Teams should analyse both proposed methods (non circular pulleys or geometric springs) and choose one to build
Designs should utilise bearing kits and include either plain or ball bearing joints.
All parts of a working prototype should be designed in fusion 360 and an assembly created.
Each team member should show that a stress analysis can be done on one of the parts of the final design.
Outputs (for your portfolio)
Videos, pictures, 3D renderings, stl files, etc.
A short outline of your contributions, calculations and thoughts (cannot be shared)
NOTE: The PDS and the user experience stories can be shared between portfolios, but all team members must be credited on this/these documents.

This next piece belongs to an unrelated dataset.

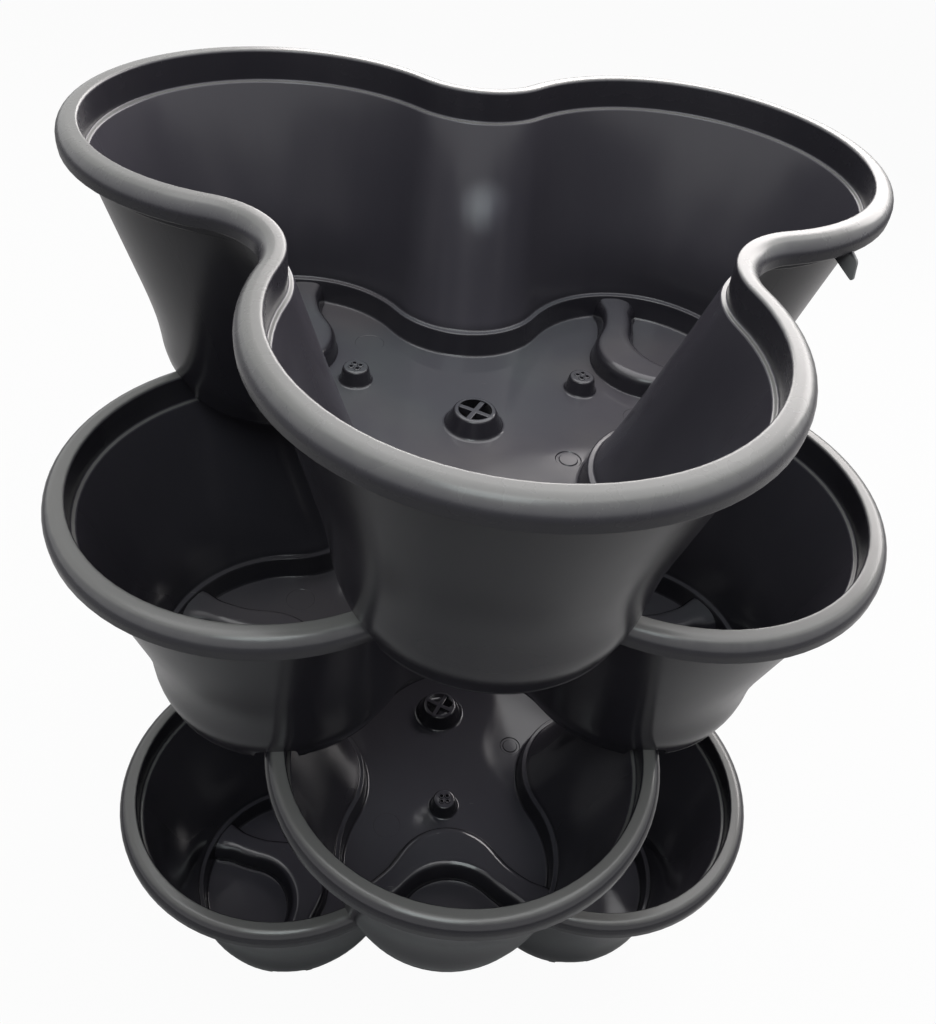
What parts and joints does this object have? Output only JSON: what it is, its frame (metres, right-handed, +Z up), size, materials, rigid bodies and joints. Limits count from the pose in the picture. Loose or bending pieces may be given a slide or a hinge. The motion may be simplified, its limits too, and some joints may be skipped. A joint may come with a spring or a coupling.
{
  "type": "vertical planter tower",
  "caption": "Tower of stacked three-lobed plastic planter tubs with rolled rims, each turned so its lobes stand out over the waists of the tub below.",
  "frame": {"origin": "centre of the footprint, on the ground, on the tower's vertical axis", "axes": "+Z up along the tower's axis; -Y is the front, towards which one lobe of the top tub points"},
  "size_m": [0.3806, 0.41, 0.491],
  "materials": {
    "tub_plastic": "satin charcoal moulded plastic"
  },
  "bodies": {
    "bottom_tub": {"bottom_tub": "tub_plastic"},
    "lower_middle_tub": {"lower_middle_tub": "tub_plastic"},
    "upper_middle_tub": {"upper_middle_tub": "tub_plastic"},
    "top_tub": {"top_tub": "tub_plastic"}
  },
  "joints": [
    {"name": "lower_middle_lift", "type": "slide", "parent": "bottom_tub", "child": "lower_middle_tub", "axis": [0, 0, 1], "range_m": [0, 0.15]},
    {"name": "upper_middle_lift", "type": "slide", "parent": "lower_middle_tub", "child": "upper_middle_tub", "axis": [0, 0, 1], "range_m": [0, 0.15]},
    {"name": "top_lift", "type": "slide", "parent": "upper_middle_tub", "child": "top_tub", "axis": [0, 0, 1], "range_m": [0, 0.15]}
  ]
}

Details are in the papers and will be reviewed online screencasts.
Materials
We will try arrange to send samples of the following to the nominated 'assembly' person.
A sample of 250mm rods of varying materials. These should form the main structure of your design.
An M6 ball bearing kit
An M4 ball bearing kit
An M4 plain bearing kit
It may be possible to arrange a selection of Theraband tubing as a possible spring material (yellow, blue, red) [Thomas2002comparison]. Alternatively design for standard office elastic bands.
Otherwise, where possible, please keep parts to things that you can find around the house or get locally (e.g. elastic bands, wood). Even though this is intended to be a digital design, we would like to keep open the possibility of assembling the prototype.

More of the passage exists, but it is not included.